Paprota's Legends racing career caught the attention of legendary NASCAR driver Bobby Allison, who lives nearby.
"Bobby Allison saw me race Legends cars and saw that I was real competitive," Paprota said. "He asked if I had an interest in competing at a higher level. We tried to step up and run in the ARCA series, but the controls of a Legends car are completely different, and we weren't ready to make that leap. We tried, but we never got comfortable with it. So we tabled that for a bit and tried to reengineer things."
That's when Paprota hooked up with Danny Bagwell, another Alabama resident. Bagwell had a Craftsman Truck that he tried to outfit for Paprota, but NASCAR nixed that idea because of Paprota's relative inexperience on bigger tracks.
Instead, Bagwell - a 10-year veteran of the Goody's Dash Series - offered to help build a car for Paprota. The two have worked out a system of modifications, which have been adjusted through months of trial and error. They include a CO2 bottle that runs all of the hand controls, a cable throttle that functions as a motorcycle linkage and a clutch system that is located on the shifter.
"I've been in a wheelchair 17 years," Paprota said "It teaches you to be an engineer in some aspects. Everything I do is all leverage and angles. The hardest thing is to communicate what I have in my head."
Finally the team has constructed a working model, which Paprota tested for the first time last month at a track in Pennsylvania. After a few laps of real on-track experience, Paprota had a host of changes to make in order to make the car comfortable enough to drive.
The crew - made up of a few volunteers, Paprota and Bagwell - went to work, then brought their final creation to Atlanta for an open test.

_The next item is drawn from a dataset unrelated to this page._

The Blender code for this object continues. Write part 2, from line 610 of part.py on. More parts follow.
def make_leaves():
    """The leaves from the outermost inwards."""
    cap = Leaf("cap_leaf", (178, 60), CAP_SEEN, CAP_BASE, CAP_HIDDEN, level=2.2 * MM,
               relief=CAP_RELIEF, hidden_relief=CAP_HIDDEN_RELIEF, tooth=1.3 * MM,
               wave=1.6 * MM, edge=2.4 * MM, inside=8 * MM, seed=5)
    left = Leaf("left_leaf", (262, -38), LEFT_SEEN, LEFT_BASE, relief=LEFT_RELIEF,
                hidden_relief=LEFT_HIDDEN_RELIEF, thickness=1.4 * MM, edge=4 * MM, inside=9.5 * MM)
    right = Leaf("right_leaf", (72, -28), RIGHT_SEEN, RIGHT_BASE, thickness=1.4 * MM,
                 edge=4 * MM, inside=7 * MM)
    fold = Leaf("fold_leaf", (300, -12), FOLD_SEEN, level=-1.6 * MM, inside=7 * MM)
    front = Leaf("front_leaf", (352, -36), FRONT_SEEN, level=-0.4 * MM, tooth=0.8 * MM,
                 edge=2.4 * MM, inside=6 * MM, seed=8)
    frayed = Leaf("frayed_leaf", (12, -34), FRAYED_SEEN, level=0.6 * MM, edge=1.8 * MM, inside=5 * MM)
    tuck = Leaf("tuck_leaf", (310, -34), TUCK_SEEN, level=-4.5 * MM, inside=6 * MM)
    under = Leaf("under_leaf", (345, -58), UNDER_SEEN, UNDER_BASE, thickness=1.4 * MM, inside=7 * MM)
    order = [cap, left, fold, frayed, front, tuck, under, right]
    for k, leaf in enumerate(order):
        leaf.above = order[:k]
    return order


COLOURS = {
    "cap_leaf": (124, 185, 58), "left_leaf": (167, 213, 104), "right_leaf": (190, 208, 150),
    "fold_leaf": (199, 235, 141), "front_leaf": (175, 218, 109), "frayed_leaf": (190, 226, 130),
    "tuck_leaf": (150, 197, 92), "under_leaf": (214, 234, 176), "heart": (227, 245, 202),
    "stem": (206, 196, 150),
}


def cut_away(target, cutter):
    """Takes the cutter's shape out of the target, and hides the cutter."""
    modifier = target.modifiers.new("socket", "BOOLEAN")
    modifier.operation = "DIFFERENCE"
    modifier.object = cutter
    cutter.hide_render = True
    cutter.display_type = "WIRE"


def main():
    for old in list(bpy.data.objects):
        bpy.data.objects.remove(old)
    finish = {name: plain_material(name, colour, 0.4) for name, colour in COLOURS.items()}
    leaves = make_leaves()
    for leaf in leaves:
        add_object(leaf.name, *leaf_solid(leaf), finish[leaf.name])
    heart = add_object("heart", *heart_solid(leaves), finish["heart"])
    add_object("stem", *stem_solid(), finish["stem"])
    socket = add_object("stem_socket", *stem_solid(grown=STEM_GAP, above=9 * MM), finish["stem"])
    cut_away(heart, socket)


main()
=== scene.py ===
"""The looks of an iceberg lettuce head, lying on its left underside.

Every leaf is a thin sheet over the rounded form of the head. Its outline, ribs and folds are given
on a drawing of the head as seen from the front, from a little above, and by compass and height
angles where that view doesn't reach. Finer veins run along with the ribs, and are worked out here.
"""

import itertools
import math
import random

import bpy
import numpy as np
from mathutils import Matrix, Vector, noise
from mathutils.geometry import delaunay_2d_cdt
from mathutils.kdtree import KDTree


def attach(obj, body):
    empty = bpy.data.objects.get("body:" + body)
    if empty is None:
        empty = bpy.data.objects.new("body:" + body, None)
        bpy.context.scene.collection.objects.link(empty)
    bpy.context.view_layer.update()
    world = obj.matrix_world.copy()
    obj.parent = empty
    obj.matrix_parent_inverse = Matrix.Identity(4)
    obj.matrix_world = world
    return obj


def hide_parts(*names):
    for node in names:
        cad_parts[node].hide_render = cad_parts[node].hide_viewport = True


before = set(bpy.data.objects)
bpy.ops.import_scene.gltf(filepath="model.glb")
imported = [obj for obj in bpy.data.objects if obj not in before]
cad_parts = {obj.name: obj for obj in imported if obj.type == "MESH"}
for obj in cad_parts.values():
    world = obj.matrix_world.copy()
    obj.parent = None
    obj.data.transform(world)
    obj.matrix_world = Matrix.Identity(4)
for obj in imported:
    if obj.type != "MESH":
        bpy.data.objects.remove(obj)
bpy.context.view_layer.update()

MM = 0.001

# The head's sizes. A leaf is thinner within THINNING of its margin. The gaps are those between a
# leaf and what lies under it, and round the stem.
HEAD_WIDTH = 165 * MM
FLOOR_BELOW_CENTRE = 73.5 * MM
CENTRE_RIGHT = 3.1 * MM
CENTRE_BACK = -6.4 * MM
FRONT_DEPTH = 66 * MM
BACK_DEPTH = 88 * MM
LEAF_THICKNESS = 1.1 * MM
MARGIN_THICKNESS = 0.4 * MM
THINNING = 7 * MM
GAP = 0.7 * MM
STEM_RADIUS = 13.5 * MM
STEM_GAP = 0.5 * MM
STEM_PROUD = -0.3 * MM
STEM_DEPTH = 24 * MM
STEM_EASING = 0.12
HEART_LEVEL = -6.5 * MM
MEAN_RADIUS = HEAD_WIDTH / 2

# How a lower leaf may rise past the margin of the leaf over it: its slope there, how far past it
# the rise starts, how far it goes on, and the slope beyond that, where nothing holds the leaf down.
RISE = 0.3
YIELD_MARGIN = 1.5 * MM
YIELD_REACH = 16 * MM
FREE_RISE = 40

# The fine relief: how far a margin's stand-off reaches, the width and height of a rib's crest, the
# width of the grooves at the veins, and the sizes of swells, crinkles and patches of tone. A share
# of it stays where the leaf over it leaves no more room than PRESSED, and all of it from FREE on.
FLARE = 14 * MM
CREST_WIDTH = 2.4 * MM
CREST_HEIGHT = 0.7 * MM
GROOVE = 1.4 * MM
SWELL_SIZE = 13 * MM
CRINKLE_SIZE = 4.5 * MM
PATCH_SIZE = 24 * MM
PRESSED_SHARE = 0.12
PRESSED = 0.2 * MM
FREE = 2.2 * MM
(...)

Paprota logged more laps than he ever had before, suggested a few more modifications, and prepared himself to race.
"We've been working on this car for two years, and this is the first time we've really had any significant track time," Bagwell said during the Atlanta test. "And look at how happy he is. I'm just trying to help Ray make his dream come true. He's an inspiration to us all."
Paprota doesn't see it that way. Life just handed him a different deck of cards to play with. How he played those cards was his choice.
"It sounds very clichéd, but I was a week shy of my 22nd birthday when I was injured, and I don't think there's a thing I would change since then," Paprota said. "Disabilities are a magnifying glass. I wouldn't be as fulfilled as I am right now if I weren't injured. There are days when I don't want to get out of bed, I'm so sore. But I have seen people so much more disabled than me."